__What to do__
Copy whichever lines contain the string "between".

┌──

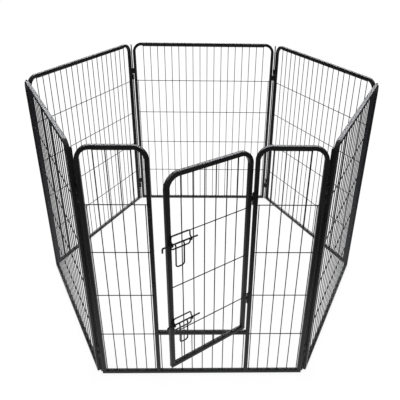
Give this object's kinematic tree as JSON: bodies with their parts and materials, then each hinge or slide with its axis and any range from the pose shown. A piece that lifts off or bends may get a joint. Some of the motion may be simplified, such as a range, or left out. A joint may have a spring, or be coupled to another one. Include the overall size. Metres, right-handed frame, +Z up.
{
  "type": "pet playpen",
  "caption": "Folding hexagonal pet playpen of square-tube and wire-mesh panels, with a side-hung door on slide bolts and lift-out corner pins.",
  "frame": {"origin": "middle of the front (door) panel's bottom rail, on the floor", "axes": "+Z up, +Y from the door panel into the pen, +X to the right seen from the front"},
  "size_m": [1.5466, 1.7081, 0.99],
  "materials": {
    "frame_coat": "hammered black powder coat",
    "wire_coat": "black powder coat",
    "hardware_coat": "black powder coat"
  },
  "bodies": {
    "front_panel": {"front_bottom_rail": "frame_coat", "front_threshold_rail": "frame_coat", "front_left_arch": "frame_coat", "front_right_arch": "frame_coat", "front_left_vertical_wires": "wire_coat", "front_right_vertical_wires": "wire_coat", "front_left_horizontal_wires": "wire_coat", "front_right_horizontal_wires": "wire_coat", "front_threshold_wires": "wire_coat", "front_hinge_straps": "hardware_coat", "bolt_keepers": "hardware_coat", "door_fixed_hinge_leaves": "hardware_coat", "door_hinge_pins": "hardware_coat"},
    "door": {"door_frame": "frame_coat", "door_bottom_rail": "frame_coat", "door_vertical_wires": "wire_coat", "door_horizontal_wires": "wire_coat", "door_moving_hinge_leaves": "hardware_coat", "upper_bolt_guide": "hardware_coat", "lower_bolt_guide": "hardware_coat"},
    "upper_bolt": {"upper_bolt_rod": "hardware_coat"},
    "upper_bolt_grip": {"upper_bolt_handle": "hardware_coat", "upper_bolt_hook": "hardware_coat"},
    "lower_bolt": {"lower_bolt_rod": "hardware_coat"},
    "lower_bolt_grip": {"lower_bolt_handle": "hardware_coat", "lower_bolt_hook": "hardware_coat"},
    "right_front_panel": {"right_front_frame": "frame_coat", "right_front_bottom_rail": "frame_coat", "right_front_vertical_wires": "wire_coat", "right_front_horizontal_wires": "wire_coat", "right_front_hinge_straps": "hardware_coat"},
    "right_back_panel": {"right_back_frame": "frame_coat", "right_back_bottom_rail": "frame_coat", "right_back_vertical_wires": "wire_coat", "right_back_horizontal_wires": "wire_coat", "right_back_hinge_straps": "hardware_coat"},
    "back_panel": {"back_frame": "frame_coat", "back_bottom_rail": "frame_coat", "back_vertical_wires": "wire_coat", "back_horizontal_wires": "wire_coat", "back_hinge_straps": "hardware_coat"},
    "left_back_panel": {"left_back_frame": "frame_coat", "left_back_bottom_rail": "frame_coat", "left_back_vertical_wires": "wire_coat", "left_back_horizontal_wires": "wire_coat", "left_back_hinge_straps": "hardware_coat"},
    "left_front_panel": {"left_front_frame": "frame_coat", "left_front_bottom_rail": "frame_coat", "left_front_vertical_wires": "wire_coat", "left_front_horizontal_wires": "wire_coat", "left_front_hinge_straps": "hardware_coat"},
    "pin_front_left": {"corner_pin_front_left": "hardware_coat"},
    "pin_front_right": {"corner_pin_front_right": "hardware_coat"},
    "pin_left": {"corner_pin_left": "hardware_coat"},
    "pin_right": {"corner_pin_right": "hardware_coat"},
    "pin_back_left": {"corner_pin_back_left": "hardware_coat"},
    "pin_back_right": {"corner_pin_back_right": "hardware_coat"}
  },
  "joints": [
    {"name": "fold_front_left", "type": "hinge", "parent": "front_panel", "child": "left_front_panel", "pos_m": [-0.4064, 0.0074, 0], "axis": [0, 0, 1], "range_deg": [-26, 31]},
    {"name": "fold_left", "type": "hinge", "parent": "left_front_panel", "child": "left_back_panel", "pos_m": [-0.76271, 0.73794, 0], "axis": [0, 0, -1], "range_deg": [-52, 62]},
    {"name": "fold_back_left", "type": "hinge", "parent": "left_back_panel", "child": "back_panel", "pos_m": [-0.4064, 1.46848, 0], "axis": [0, 0, 1], "range_deg": [-26, 31]},
    {"name": "fold_front_right", "type": "hinge", "parent": "front_panel", "child": "right_front_panel", "pos_m": [0.4064, 0.0074, 0], "axis": [0, 0, -1], "range_deg": [-26, 31]},
    {"name": "fold_right", "type": "hinge", "parent": "right_front_panel", "child": "right_back_panel", "pos_m": [0.76271, 0.73794, 0], "axis": [0, 0, 1], "range_deg": [-52, 62]},
    {"name": "door_swing", "type": "hinge", "parent": "front_panel", "child": "door", "pos_m": [0.165, -0.0105, 0], "axis": [0, 0, 1], "range_deg": [-36.3, 113.7]},
    {"name": "upper_bolt_slide", "type": "slide", "parent": "door", "child": "upper_bolt", "axis": [-0.8059, -0.592, 0], "range_m": [-0.021, 0.004]},
    {"name": "upper_bolt_turn", "type": "hinge", "parent": "upper_bolt", "child": "upper_bolt_grip", "pos_m": [-0.07465, -0.19101, 0.755], "axis": [-0.8059, -0.592, 0], "range_deg": [0, 120]},
    {"name": "lower_bolt_slide", "type": "slide", "parent": "door", "child": "lower_bolt", "axis": [-0.8059, -0.592, 0], "range_m": [-0.014, 0.011]},
    {"name": "lower_bolt_turn", "type": "hinge", "parent": "lower_bolt", "child": "lower_bolt_grip", "pos_m": [-0.07465, -0.19101, 0.44], "axis": [-0.8059, -0.592, 0], "range_deg": [0, 120]},
    {"name": "lift_pin_front_left", "type": "slide", "parent": "front_panel", "child": "pin_front_left", "axis": [0, 0, 1], "range_m": [0, 0.86]},
    {"name": "lift_pin_front_right", "type": "slide", "parent": "front_panel", "child": "pin_front_right", "axis": [0, 0, 1], "range_m": [0, 0.86]},
    {"name": "lift_pin_left", "type": "slide", "parent": "left_front_panel", "child": "pin_left", "axis": [0, 0, 1], "range_m": [0, 0.86]},
    {"name": "lift_pin_right", "type": "slide", "parent": "right_front_panel", "child": "pin_right", "axis": [0, 0, 1], "range_m": [0, 0.86]},
    {"name": "lift_pin_back_left", "type": "slide", "parent": "left_back_panel", "child": "pin_back_left", "axis": [0, 0, 1], "range_m": [0, 0.86]},
    {"name": "lift_pin_back_right", "type": "slide", "parent": "back_panel", "child": "pin_back_right", "axis": [0, 0, 1], "range_m": [0, 0.86]}
  ],
  "couplings": [
    {"joint": "fold_left", "follows": "fold_front_left", "ratio": 2},
    {"joint": "fold_back_left", "follows": "fold_front_left", "ratio": 1},
    {"joint": "fold_front_right", "follows": "fold_front_left", "ratio": 1},
    {"joint": "fold_right", "follows": "fold_front_left", "ratio": 2}
  ]
}
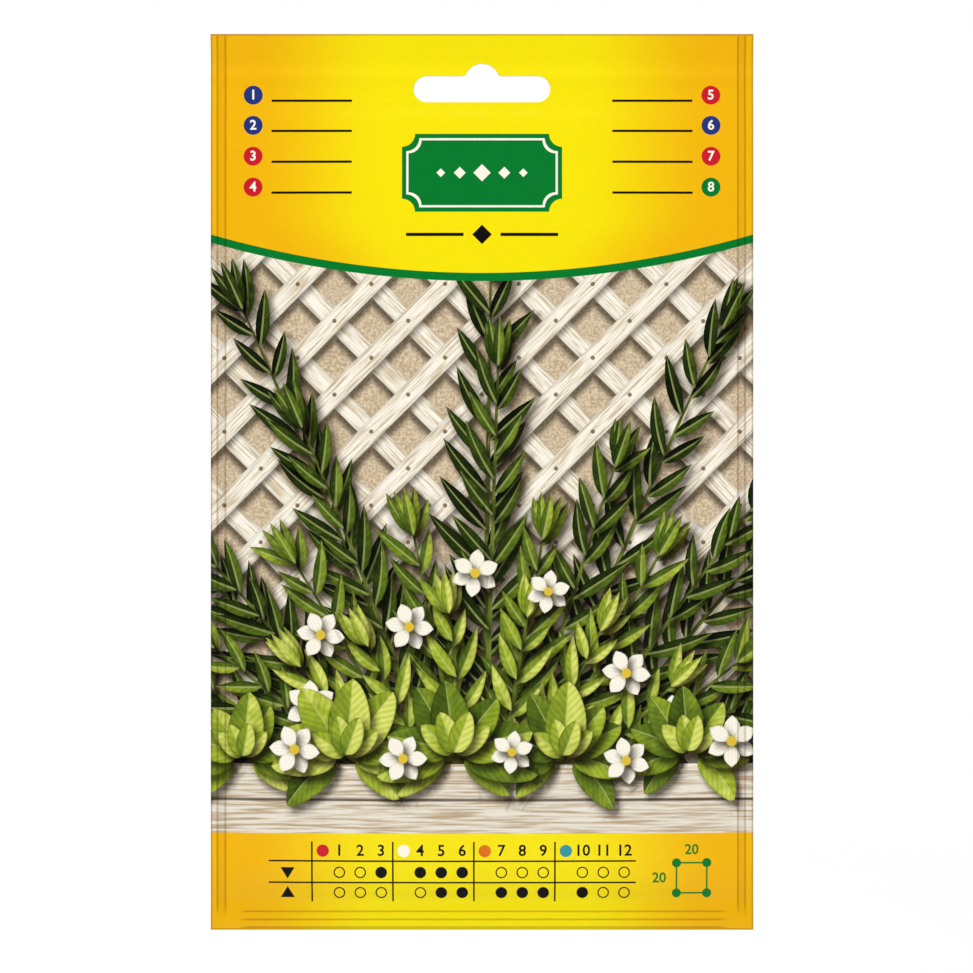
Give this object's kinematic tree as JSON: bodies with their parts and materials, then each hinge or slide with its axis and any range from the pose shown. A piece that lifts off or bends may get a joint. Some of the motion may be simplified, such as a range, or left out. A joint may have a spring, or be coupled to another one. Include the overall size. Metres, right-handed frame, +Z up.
{
  "type": "seed packet",
  "caption": "Flat sealed pouch of glossy printed laminate with a hang slot in its header, holding loose seeds in its lower end.",
  "frame": {"origin": "top of the hang slot's hump, where a display hook bears, midway between the two webs", "axes": "+Z up as the packet hangs, +X to the right as seen from the front, the printed front faces -Y"},
  "size_m": [0.1, 0.0054, 0.165],
  "materials": {
    "printed_front": "glossy printed laminate film",
    "printed_back": "glossy printed laminate film",
    "seed_coat": "matt black wrinkled seed coat"
  },
  "bodies": {
    "root": {"front_web": "printed_front", "back_web": "printed_back", "seeds": "seed_coat"}
  },
  "joints": []
}
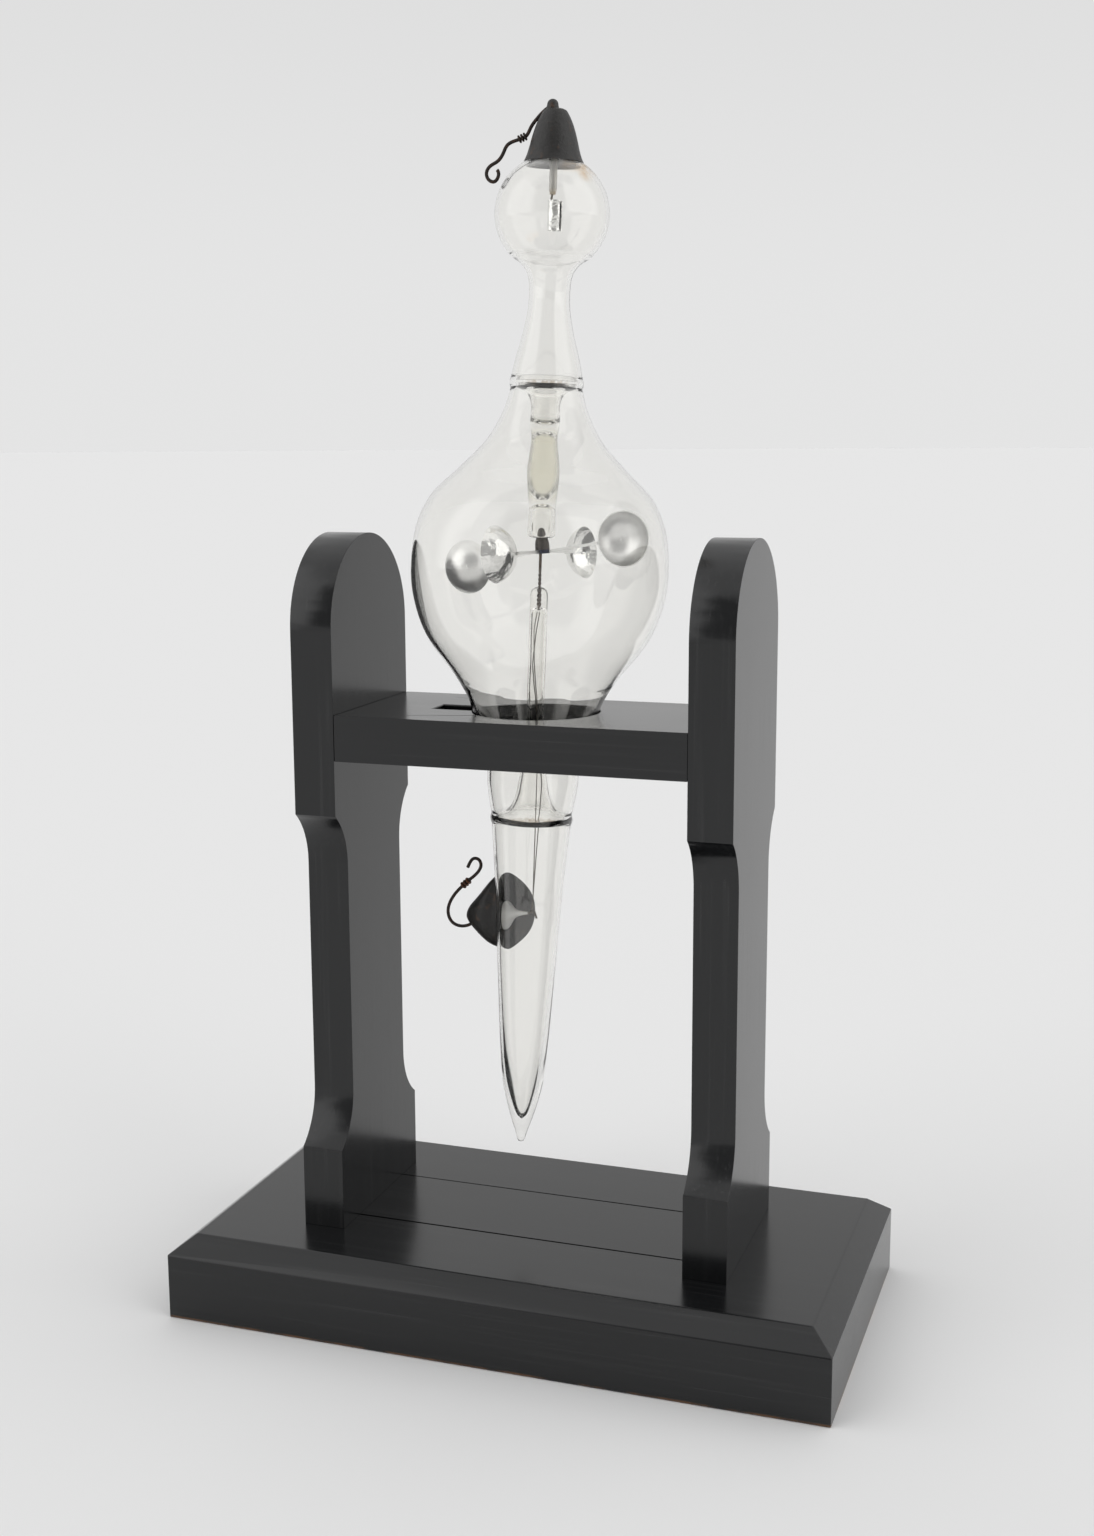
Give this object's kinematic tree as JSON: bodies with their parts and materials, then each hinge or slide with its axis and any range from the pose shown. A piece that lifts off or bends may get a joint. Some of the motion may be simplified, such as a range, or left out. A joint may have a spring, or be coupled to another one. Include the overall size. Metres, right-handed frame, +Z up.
{
  "type": "crookes radiometer",
  "caption": "Electrical light mill: blown glass vessel with a cup mill on a needle point, seated in the keyholed crossbar of a black wooden stand.",
  "frame": {"origin": "centre of the base board's underside", "axes": "+X along the base towards the upright away from the hook slot, +Y to the back, +Z up"},
  "size_m": [0.2032, 0.1042, 0.3572],
  "materials": {
    "ebonised_wood": "satin black stain and polish, worn brown at the edges",
    "screw_steel": "dull turned steel",
    "clear_glass": "clear blown soda glass, faintly yellow-grey",
    "frosted_glass": "clear tube with a frosted yellowish closed middle",
    "needle_steel": "dark steel",
    "lead_metal": "fine grey wire",
    "white_enamel": "milky white enamel glass",
    "black_wax": "semi-gloss black sealing wax, browner at its thin edge",
    "dark_iron": "dark brown oxidised iron",
    "rusty_iron": "red-brown rusty iron",
    "bright_aluminium": "thin polished sheet, slightly crinkled",
    "dark_cap": "dark grey-brown, semi-gloss",
    "blued_steel": "blue-black"
  },
  "bodies": {
    "stand": {"base_board": "ebonised_wood", "left_upright": "ebonised_wood", "right_upright": "ebonised_wood", "crossbar": "ebonised_wood", "base_screws": "screw_steel"},
    "vessel": {"main_bulb": "clear_glass", "tail_tube": "clear_glass", "top_bulb": "clear_glass", "lower_seal_ring": "clear_glass", "upper_seal_ring": "clear_glass", "lower_stem": "clear_glass", "guard_tube": "frosted_glass", "needle": "needle_steel", "needle_twist": "needle_steel", "lead_wire": "lead_metal", "seal_pin": "lead_metal", "enamel_bead": "white_enamel", "lower_wax": "black_wax", "lower_terminal_wire": "dark_iron", "lower_hook": "dark_iron", "lower_wire_wrap": "rusty_iron", "top_lead_wire": "lead_metal", "top_glass_stem": "clear_glass", "top_electrode": "bright_aluminium", "top_wax": "black_wax", "top_terminal_wire": "dark_iron", "top_hook": "dark_iron", "top_wire_wrap": "dark_iron"},
    "mill": {"pivot_cap": "dark_cap", "hub_collar": "blued_steel", "arm_1": "bright_aluminium", "arm_2": "bright_aluminium", "arm_3": "bright_aluminium", "arm_4": "bright_aluminium", "cup_1": "bright_aluminium", "cup_2": "bright_aluminium", "cup_3": "bright_aluminium", "cup_4": "bright_aluminium"}
  },
  "joints": [
    {"name": "vessel_lift", "type": "slide", "parent": "stand", "child": "vessel", "axis": [0.041, 0, 0.9992], "range_m": [0, 0.14]},
    {"name": "mill_spin", "type": "hinge", "parent": "vessel", "child": "mill", "pos_m": [0.00187, 0, 0.23716], "axis": [0, 0, 1], "continuous": true}
  ]
}
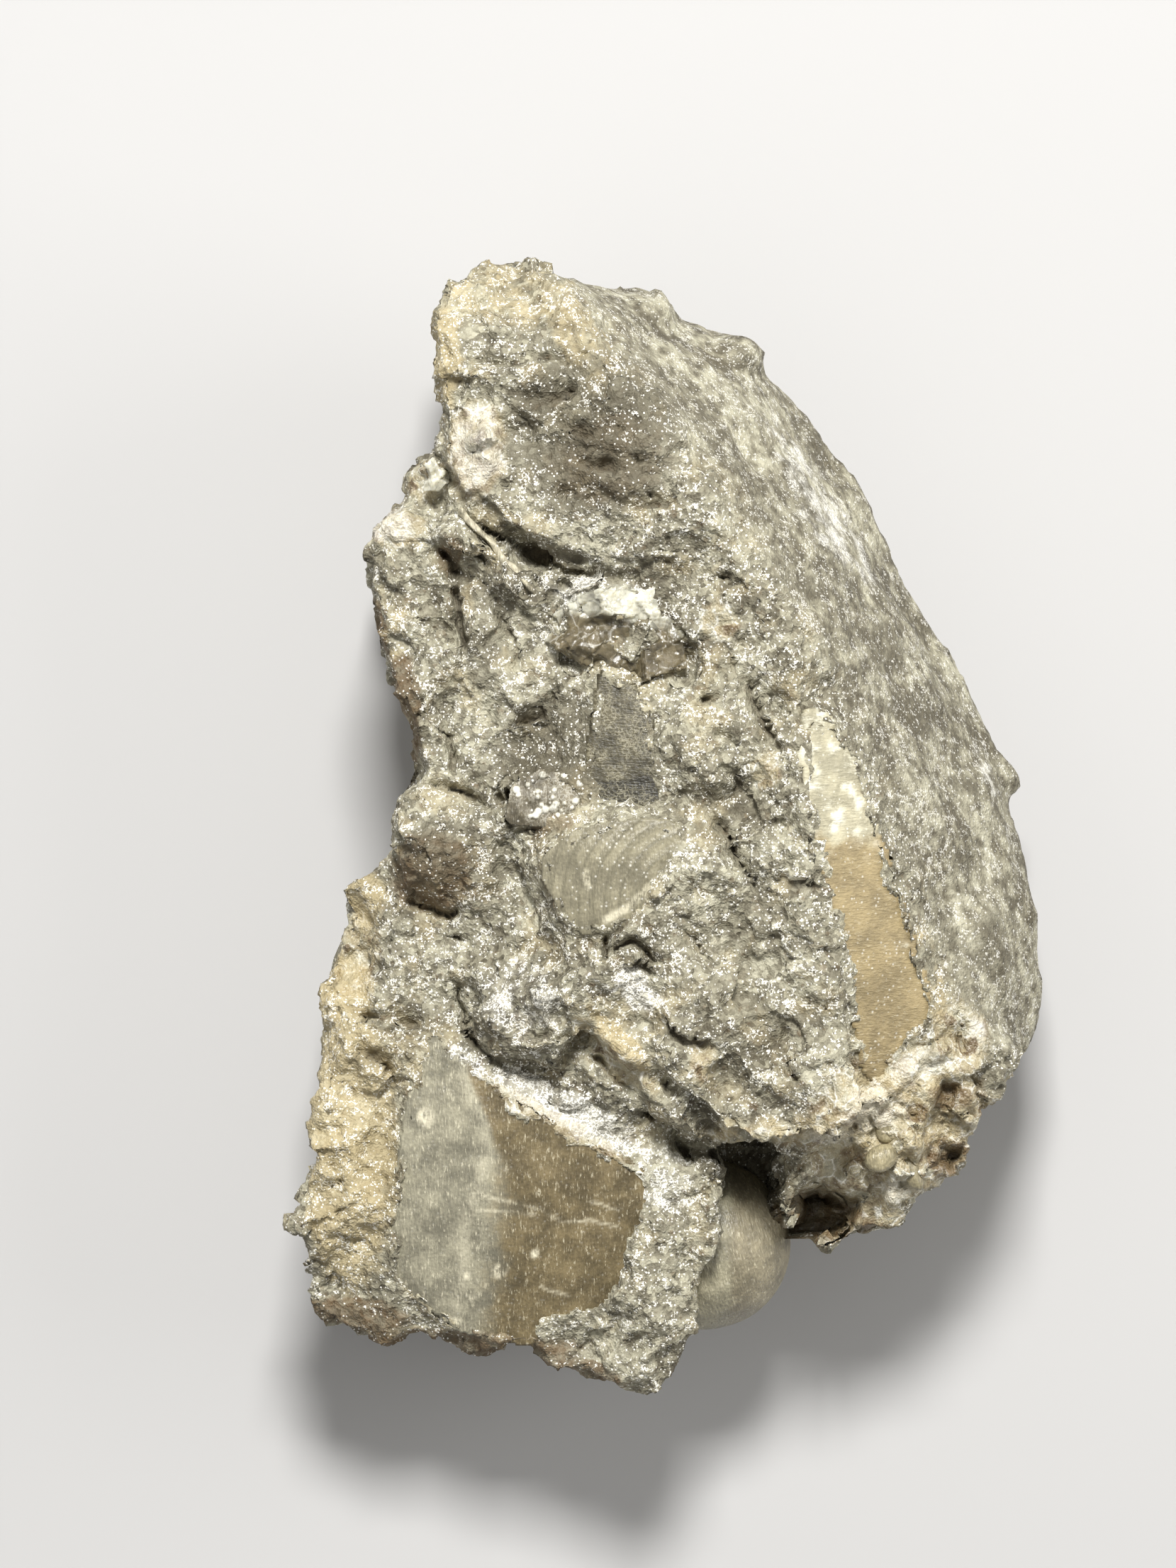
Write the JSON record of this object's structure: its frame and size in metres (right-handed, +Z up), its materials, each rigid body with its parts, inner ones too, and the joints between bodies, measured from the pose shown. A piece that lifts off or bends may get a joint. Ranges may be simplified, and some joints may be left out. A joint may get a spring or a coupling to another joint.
{
  "type": "trilobite fossil in limestone matrix",
  "caption": "Loose chunk of grey fossil-bearing limestone with smooth trilobite shell pieces and a small cluster of calcite crystals set in its broken face.",
  "frame": {"origin": "on the resting plane, under the middle of the chunk's bounding box", "axes": "+Z up through the fossil face, +Y along the chunk's length towards its narrow end, +X towards the weathered flank"},
  "size_m": [0.03, 0.045, 0.0177],
  "materials": {
    "limestone": null,
    "smooth_shell": "smooth grey to olive-brown fossil shell with a soft sheen",
    "domed_shell": "smooth olive-grey fossil shell with a soft sheen",
    "buff_shell": "tan to cream fossil shell, finely granular",
    "ribbed_shell": "grey-olive fossil shell with growth lines",
    "grey_shell": "dark grey fibrous fossil shell",
    "beaded_shell": "pale fossil shell with small beads",
    "pale_shell": "pale edge of a thin fossil shell",
    "calcite": "cloudy white and brown translucent calcite"
  },
  "bodies": {
    "root": {"limestone_matrix": "limestone", "shell_plate": "smooth_shell", "domed_shell": "domed_shell", "buff_shell": "buff_shell", "ribbed_shell": "ribbed_shell", "grey_shell": "grey_shell", "beaded_shell": "beaded_shell", "shell_sliver": "pale_shell", "calcite_crystals": "calcite"}
  },
  "joints": []
}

└──

__Full response__
  "frame": {"origin": "top of the hang slot's hump, where a display hook bears, midway between the two webs", "axes": "+Z up as the packet hangs, +X to the right as seen from the front, the printed front faces -Y"},
Write the JSON record of this object's structure: its frame and size in metres (right-handed, +Z up), its materials, each rigid body with its parts, inner ones too, and the joints between bodies, measured from the pose shown. A piece that lifts off or bends may get a joint. Ranges may be simplified, and some joints may be left out. A joint may get a spring or a coupling to another joint.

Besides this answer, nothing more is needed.